__WHAT YOU NEED TO DO__. Reproduce the listing below in its entirety. Change nothing.

(begin)

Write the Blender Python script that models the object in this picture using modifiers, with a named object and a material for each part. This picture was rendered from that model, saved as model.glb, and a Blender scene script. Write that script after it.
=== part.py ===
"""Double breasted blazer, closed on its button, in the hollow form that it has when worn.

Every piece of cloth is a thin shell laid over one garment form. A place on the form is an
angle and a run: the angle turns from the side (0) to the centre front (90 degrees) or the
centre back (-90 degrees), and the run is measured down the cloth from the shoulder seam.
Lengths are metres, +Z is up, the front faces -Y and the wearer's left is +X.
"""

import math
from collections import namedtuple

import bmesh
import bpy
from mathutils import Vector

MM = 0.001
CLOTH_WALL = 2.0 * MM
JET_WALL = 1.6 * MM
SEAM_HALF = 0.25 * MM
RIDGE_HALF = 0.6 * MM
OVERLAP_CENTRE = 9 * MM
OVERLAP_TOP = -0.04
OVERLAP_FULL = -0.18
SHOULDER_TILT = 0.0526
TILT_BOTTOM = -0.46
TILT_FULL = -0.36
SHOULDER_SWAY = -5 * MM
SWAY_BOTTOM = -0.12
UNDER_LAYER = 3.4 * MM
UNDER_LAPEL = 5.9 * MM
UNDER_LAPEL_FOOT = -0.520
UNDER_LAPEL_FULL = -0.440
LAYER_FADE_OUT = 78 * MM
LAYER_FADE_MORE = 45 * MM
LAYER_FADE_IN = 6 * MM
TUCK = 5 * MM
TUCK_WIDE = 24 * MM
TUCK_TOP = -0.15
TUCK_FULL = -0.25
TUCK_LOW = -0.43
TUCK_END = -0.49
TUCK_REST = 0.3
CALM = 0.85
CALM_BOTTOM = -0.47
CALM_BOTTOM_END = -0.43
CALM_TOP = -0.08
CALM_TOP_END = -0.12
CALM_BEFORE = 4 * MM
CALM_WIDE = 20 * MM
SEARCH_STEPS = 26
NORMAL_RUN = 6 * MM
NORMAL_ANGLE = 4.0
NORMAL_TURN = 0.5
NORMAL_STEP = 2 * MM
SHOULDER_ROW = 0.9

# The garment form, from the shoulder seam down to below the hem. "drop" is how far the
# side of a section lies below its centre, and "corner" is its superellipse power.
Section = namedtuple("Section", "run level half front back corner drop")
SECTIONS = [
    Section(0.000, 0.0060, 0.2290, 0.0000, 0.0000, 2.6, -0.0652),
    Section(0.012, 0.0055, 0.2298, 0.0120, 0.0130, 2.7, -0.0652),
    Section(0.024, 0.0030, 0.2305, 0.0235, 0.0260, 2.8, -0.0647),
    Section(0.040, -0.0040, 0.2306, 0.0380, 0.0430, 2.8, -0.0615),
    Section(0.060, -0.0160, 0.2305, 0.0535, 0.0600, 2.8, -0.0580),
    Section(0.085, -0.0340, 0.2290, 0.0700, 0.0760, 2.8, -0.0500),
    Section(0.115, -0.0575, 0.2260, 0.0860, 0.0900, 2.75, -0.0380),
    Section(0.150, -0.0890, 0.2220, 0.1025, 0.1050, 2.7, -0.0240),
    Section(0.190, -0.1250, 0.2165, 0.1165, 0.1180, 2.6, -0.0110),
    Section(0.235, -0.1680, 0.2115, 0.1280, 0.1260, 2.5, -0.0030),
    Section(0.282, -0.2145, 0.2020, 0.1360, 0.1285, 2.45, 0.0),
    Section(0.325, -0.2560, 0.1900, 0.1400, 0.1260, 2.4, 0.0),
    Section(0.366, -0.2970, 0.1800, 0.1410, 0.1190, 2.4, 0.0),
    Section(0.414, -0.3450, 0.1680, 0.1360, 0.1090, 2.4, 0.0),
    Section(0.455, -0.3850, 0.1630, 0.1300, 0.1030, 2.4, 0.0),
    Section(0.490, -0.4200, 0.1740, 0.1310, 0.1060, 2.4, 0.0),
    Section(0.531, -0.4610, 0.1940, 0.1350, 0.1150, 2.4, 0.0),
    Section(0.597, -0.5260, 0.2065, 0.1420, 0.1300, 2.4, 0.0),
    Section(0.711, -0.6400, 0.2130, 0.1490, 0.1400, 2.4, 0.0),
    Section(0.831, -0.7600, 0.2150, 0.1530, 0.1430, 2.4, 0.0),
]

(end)

__OUTPUT OF THE EXERCISE__.
Write the Blender Python script that models the object in this picture using modifiers, with a named object and a material for each part. This picture was rendered from that model, saved as model.glb, and a Blender scene script. Write that script after it.
=== part.py ===
"""Double breasted blazer, closed on its button, in the hollow form that it has when worn.

Every piece of cloth is a thin shell laid over one garment form. A place on the form is an
angle and a run: the angle turns from the side (0) to the centre front (90 degrees) or the
centre back (-90 degrees), and the run is measured down the cloth from the shoulder seam.
Lengths are metres, +Z is up, the front faces -Y and the wearer's left is +X.
"""

import math
from collections import namedtuple

import bmesh
import bpy
from mathutils import Vector

MM = 0.001
CLOTH_WALL = 2.0 * MM
JET_WALL = 1.6 * MM
SEAM_HALF = 0.25 * MM
RIDGE_HALF = 0.6 * MM
OVERLAP_CENTRE = 9 * MM
OVERLAP_TOP = -0.04
OVERLAP_FULL = -0.18
SHOULDER_TILT = 0.0526
TILT_BOTTOM = -0.46
TILT_FULL = -0.36
SHOULDER_SWAY = -5 * MM
SWAY_BOTTOM = -0.12
UNDER_LAYER = 3.4 * MM
UNDER_LAPEL = 5.9 * MM
UNDER_LAPEL_FOOT = -0.520
UNDER_LAPEL_FULL = -0.440
LAYER_FADE_OUT = 78 * MM
LAYER_FADE_MORE = 45 * MM
LAYER_FADE_IN = 6 * MM
TUCK = 5 * MM
TUCK_WIDE = 24 * MM
TUCK_TOP = -0.15
TUCK_FULL = -0.25
TUCK_LOW = -0.43
TUCK_END = -0.49
TUCK_REST = 0.3
CALM = 0.85
CALM_BOTTOM = -0.47
CALM_BOTTOM_END = -0.43
CALM_TOP = -0.08
CALM_TOP_END = -0.12
CALM_BEFORE = 4 * MM
CALM_WIDE = 20 * MM
SEARCH_STEPS = 26
NORMAL_RUN = 6 * MM
NORMAL_ANGLE = 4.0
NORMAL_TURN = 0.5
NORMAL_STEP = 2 * MM
SHOULDER_ROW = 0.9

# The garment form, from the shoulder seam down to below the hem. "drop" is how far the
# side of a section lies below its centre, and "corner" is its superellipse power.
Section = namedtuple("Section", "run level half front back corner drop")
SECTIONS = [
    Section(0.000, 0.0060, 0.2290, 0.0000, 0.0000, 2.6, -0.0652),
    Section(0.012, 0.0055, 0.2298, 0.0120, 0.0130, 2.7, -0.0652),
    Section(0.024, 0.0030, 0.2305, 0.0235, 0.0260, 2.8, -0.0647),
    Section(0.040, -0.0040, 0.2306, 0.0380, 0.0430, 2.8, -0.0615),
    Section(0.060, -0.0160, 0.2305, 0.0535, 0.0600, 2.8, -0.0580),
    Section(0.085, -0.0340, 0.2290, 0.0700, 0.0760, 2.8, -0.0500),
    Section(0.115, -0.0575, 0.2260, 0.0860, 0.0900, 2.75, -0.0380),
    Section(0.150, -0.0890, 0.2220, 0.1025, 0.1050, 2.7, -0.0240),
    Section(0.190, -0.1250, 0.2165, 0.1165, 0.1180, 2.6, -0.0110),
    Section(0.235, -0.1680, 0.2115, 0.1280, 0.1260, 2.5, -0.0030),
    Section(0.282, -0.2145, 0.2020, 0.1360, 0.1285, 2.45, 0.0),
    Section(0.325, -0.2560, 0.1900, 0.1400, 0.1260, 2.4, 0.0),
    Section(0.366, -0.2970, 0.1800, 0.1410, 0.1190, 2.4, 0.0),
    Section(0.414, -0.3450, 0.1680, 0.1360, 0.1090, 2.4, 0.0),
    Section(0.455, -0.3850, 0.1630, 0.1300, 0.1030, 2.4, 0.0),
    Section(0.490, -0.4200, 0.1740, 0.1310, 0.1060, 2.4, 0.0),
    Section(0.531, -0.4610, 0.1940, 0.1350, 0.1150, 2.4, 0.0),
    Section(0.597, -0.5260, 0.2065, 0.1420, 0.1300, 2.4, 0.0),
    Section(0.711, -0.6400, 0.2130, 0.1490, 0.1400, 2.4, 0.0),
    Section(0.831, -0.7600, 0.2150, 0.1530, 0.1430, 2.4, 0.0),
]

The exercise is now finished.